The Turkish government on Saturday detained 12 people, including 10 military members on active duty, in a Kahramanmaraş-based investigation as part of its massive post-coup witch hunt targeting alleged members of the Gülen movement.
According to a report by Turkey’s state-run Anadolu news agency, police conducted simultaneous raids in Kahramanmaraş, Ankara, Kayseri, Erzurum, Niğde, Şırnak, İzmir, Siirt, Edirne, Samsun, Batman, Elazığ, Hakkari and Bursa provinces as part of an investigation carried out by the Kahramanmaraş Chief Public Prosecutor’s Office.
The detainees reportedly include nine noncommissioned officers and an specialist sergeant from the Land and Air Forces and the gendarmerie.
Meanwhile, a 73-year-old Turkish man, identified by the initials O.E.C., was taken to a hospital as his health had deteriorated after being detained. O.E.C. was reportedly detained as part of an investigation targeting alleged members of the Gülen movement in Isparta province on Saturday.
The man was detained at his home in Isparta’s Uluborlu district and then taken to a hospital. Following the initial treatment the police took him to Aydın, a western province 250 kilometers away from Isparta where the investigation originated. However, his health worsened on the way and he was returned to the hospital again.
According to reports in the Turkish media, O.E.C. has several medical problems including diabetes, cardiac disease and high blood pressure, due to which his family members are attempting to have O.E.C. stand trial without being put in pretrial detention.

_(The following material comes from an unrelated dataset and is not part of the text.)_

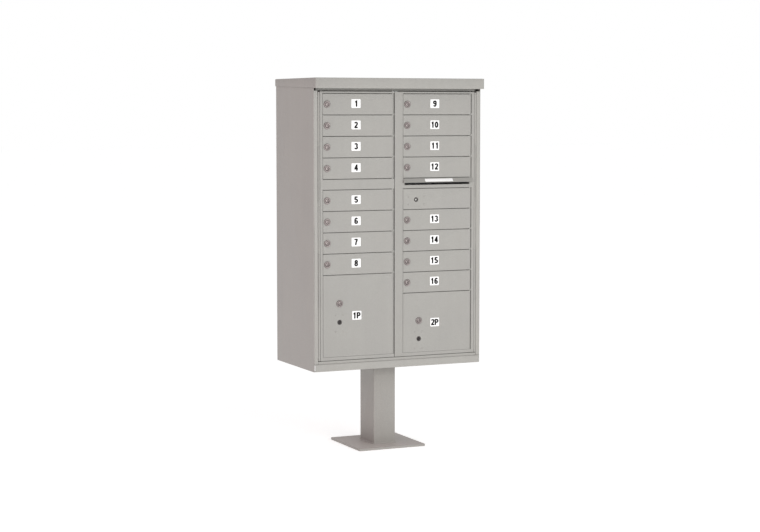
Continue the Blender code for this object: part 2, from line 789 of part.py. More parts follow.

Turkey survived a controversial military coup attempt on July 15, 2016 that killed 249 people. Immediately after the putsch, the Justice and Development Party (AKP) government along with President Recep Tayyip Erdoğan pinned the blame on the Gülen movement.
Fethullah Gülen, who inspired the movement, strongly denied having any role in the failed coup and called for an international investigation into it, but President Erdoğan — calling the coup attempt “a gift from God” — and the government initiated a widespread purge aimed at cleansing sympathizers of the movement from within state institutions, dehumanizing its popular figures and putting them in custody.

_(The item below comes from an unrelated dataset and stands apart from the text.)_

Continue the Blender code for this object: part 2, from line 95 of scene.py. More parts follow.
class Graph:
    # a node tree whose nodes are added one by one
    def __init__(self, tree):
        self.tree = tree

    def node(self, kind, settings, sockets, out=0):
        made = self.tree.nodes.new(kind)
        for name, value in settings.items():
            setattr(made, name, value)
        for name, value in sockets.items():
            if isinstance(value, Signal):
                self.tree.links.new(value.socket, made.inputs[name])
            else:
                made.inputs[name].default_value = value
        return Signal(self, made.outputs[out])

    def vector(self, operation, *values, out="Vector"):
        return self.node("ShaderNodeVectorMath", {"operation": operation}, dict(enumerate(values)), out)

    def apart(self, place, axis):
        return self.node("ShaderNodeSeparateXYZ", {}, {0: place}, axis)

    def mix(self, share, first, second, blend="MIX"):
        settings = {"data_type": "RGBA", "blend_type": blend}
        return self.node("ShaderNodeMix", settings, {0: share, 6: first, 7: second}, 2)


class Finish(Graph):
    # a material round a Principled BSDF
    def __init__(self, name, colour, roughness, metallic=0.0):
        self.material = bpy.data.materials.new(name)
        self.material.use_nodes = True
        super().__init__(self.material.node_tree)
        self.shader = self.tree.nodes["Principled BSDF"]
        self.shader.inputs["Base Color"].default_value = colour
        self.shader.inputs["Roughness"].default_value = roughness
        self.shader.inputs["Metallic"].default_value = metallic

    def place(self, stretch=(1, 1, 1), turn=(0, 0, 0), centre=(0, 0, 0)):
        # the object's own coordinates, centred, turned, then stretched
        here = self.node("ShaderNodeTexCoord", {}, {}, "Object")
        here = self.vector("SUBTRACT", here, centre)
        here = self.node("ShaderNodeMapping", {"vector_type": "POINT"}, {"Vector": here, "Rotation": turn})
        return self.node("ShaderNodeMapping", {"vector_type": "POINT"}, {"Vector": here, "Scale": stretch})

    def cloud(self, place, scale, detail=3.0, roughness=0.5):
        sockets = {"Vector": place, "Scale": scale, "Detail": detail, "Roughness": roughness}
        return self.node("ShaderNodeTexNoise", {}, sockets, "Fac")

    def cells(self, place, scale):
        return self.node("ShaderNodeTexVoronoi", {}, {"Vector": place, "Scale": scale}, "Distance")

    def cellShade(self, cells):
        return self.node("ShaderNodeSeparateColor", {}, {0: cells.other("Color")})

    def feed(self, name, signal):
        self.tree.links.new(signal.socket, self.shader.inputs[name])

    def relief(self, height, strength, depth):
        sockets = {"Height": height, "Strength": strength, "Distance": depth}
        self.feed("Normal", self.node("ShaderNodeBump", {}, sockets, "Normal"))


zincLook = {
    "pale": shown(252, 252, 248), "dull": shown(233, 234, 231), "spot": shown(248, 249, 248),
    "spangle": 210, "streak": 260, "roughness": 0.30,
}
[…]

Turkey has suspended or dismissed more than 150,000 judges, teachers, police and civil servants since July 15. On December 13, 2017 the Justice Ministry announced that 169,013 people have been the subject of legal proceedings on coup charges since the failed coup.
Turkish Interior Minister Süleyman Soylu announced on April 18, 2018 that the Turkish government had jailed 77,081 people between July 15, 2016 and April 11, 2018 over alleged links to the Gülen movement.